The phenomenon is particularly highlighted in the states of Guerrero, Veracruz, Michoacán, but now "it is total alarm" also in Tamaulipa, Jalisco and Guanajuato.
"Tragedia y crisol del sacerdocio en México" is the title of a journalistic dossier behind the book of the same name and, recently, of a documentary, with which Father Aguilar denounces the violence which affects priests all over the country and the almost absolute impunity that surrounds them.
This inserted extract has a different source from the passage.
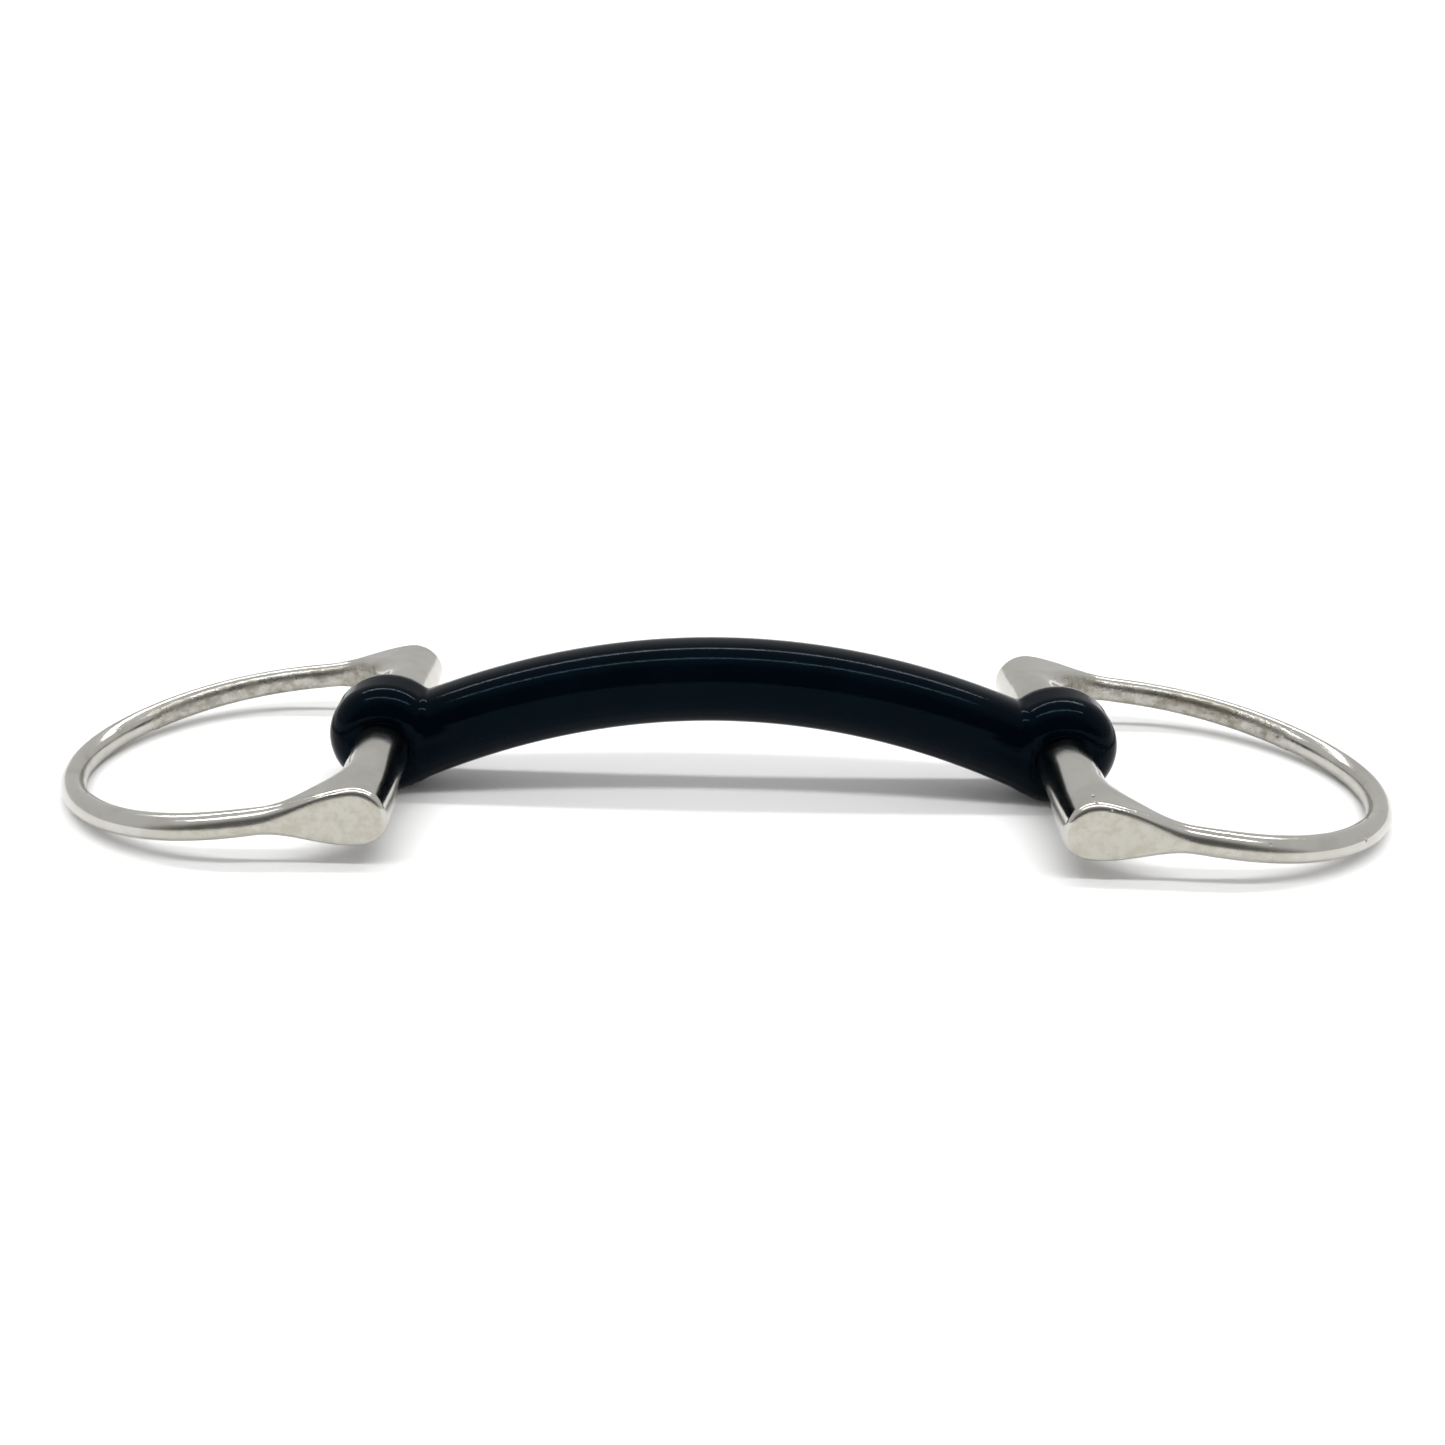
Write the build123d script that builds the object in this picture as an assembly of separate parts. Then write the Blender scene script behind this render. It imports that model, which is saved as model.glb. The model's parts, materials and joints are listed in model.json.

In an interview with Agenzia Fides, the religious recalls that "in 2018 seven priests were murdered in Mexico."
According to what has been gathered in about nine years of journalistic investigations, which have earned Father Aguilar the 2017 National Journalism Award, the phenomenon is growing, hand-in-hand with the increase in violence in the country.
"In the six-year presidency of Luis Felipe Calderón, 17 priests were murdered, and in that of Enrique Peña Nieto, 26," said the Pauline priest, who is also worried that over 80% of these crimes go unpunished.
The most striking case is the murder of Card. Juan Jesús Posadas Ocampo, since "after more than 25 years no person is in jail for that crime". No one was even charged regarding the brutal killing of two young priests last year on the Taxco-Iguala highway. "The documentary," says the director, "wants to be a voice that cries out in this terrible darkness."
The intimidation is so frequent that in Mexico 26 churches per month are desecrated.
"In the usual modus operandi, attacks on priests begin with extortion, then kidnapping, torture, and ultimately murder, with a particularly brutal violence," Father Aguilar said.
Furthermore, post mortem slander of slain priests is common, to "divert attention" from the investigation.
Thanks to the work carried out by the CCM team, "anomalies" by investigators were reported and made public and the authorities had to reopen the files already archived. CCM research has led to the intervention of Parliament's Human Rights Commission and the action of the U.S. State Department and international organizations.